Restricted stock units (RSU): Represents a promise by the employer to transfer stock (or cash equivalent) to the employee after the RSU has vested. Recognized on the date the stock or cash is transferred to the employee to settle the RSU. Varies depending on whether settled in cash or stock and whether the RSU is considered to be “deferred compensation.” Generally in the tax year of settlement.
Performance share unit (PSU): The same as an RSU, but the vesting conditions are based on meeting stated performance goals other than remaining employed for a specified period of time.
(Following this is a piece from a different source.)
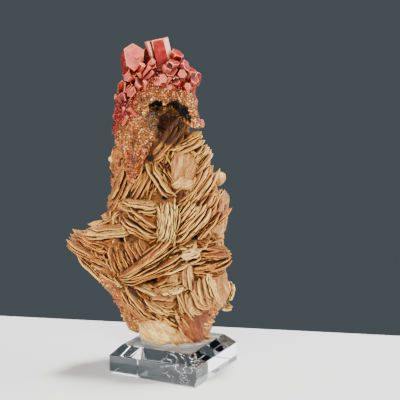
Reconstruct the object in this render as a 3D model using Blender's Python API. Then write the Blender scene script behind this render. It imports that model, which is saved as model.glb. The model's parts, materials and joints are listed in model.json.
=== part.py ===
"""A vanadinite specimen: red hexagonal crystals on a matrix of bladed barite, glued to a bevelled
clear block.

+Z is up, the display face looks along -Y, and the origin is the centre of the block's underside.
Sizes below are in millimetres, and MM turns them into Blender's metres.
"""

import math
import random
from collections import namedtuple

import bmesh
import bpy
from mathutils import Matrix, Vector, noise

MM = 0.001

# Block: a stock square of clear acrylic, 1 1/4 inch by 3/8 inch, with a 1/8 inch bevel round its top.
BLOCK_SIDE = 31.75
BLOCK_HEIGHT = 9.525
BLOCK_BEVEL = 3.175
BLOCK_TURN = -26.0

# Touching pieces keep a gap, wider where points closer than MERGE have become one.
TOUCH_GAP = 0.3
ROOM_GAP = 0.45
MERGE = 0.3
MEND_PASSES = 8

# Glue: a low clear puddle that the specimen's foot is set in.
GLUE_HEIGHT = 1.9
GLUE_MARGIN = 1.6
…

Recognized on the date the stock or cash is transferred to the employee to settle the PSU. Varies depending on whether settled in cash or stock and whether the PSU is considered to be “deferred compensation.” Generally in the tax year of settlement.
Phantom stock or equity: Granted by either a corporation or partnership, represents a promise by the employer to pay cash to the employee after vesting conditions are met. The cash payment is typically equal to the value of a specified number of shares, the value appreciation of the shares after the grant date, or the value of a percentage of outstanding equity. Recognized on the grant date if a Section 83(b) election is made, or recognized on the vesting date if no Section 83(b) election is made. Varies depending on whether the phantom equity is considered to be “deferred compensation.” Generally in the tax year of payment.
Profits interest (PI) in a partnership: Granted only by partnerships (and LLCs treated as a partnerships). Represents ownership equity that has a $0 liquidation value on the grant date. No compensation is recognized if the requirements of Rev. Proc. 93-27 and 2001-43 are met. Generally, no tax deduction if the employee recognizes no compensation income.
Capital interest in a partnership: Similar to a PI, but it has a liquidation value greater than $0 on the grant date. Similar to restricted stock in a corporation. If a Section 83(b) election is made, the deduction is triggered on the grant date. If no Section 83(b) election is made, the deduction is triggered on the vesting date.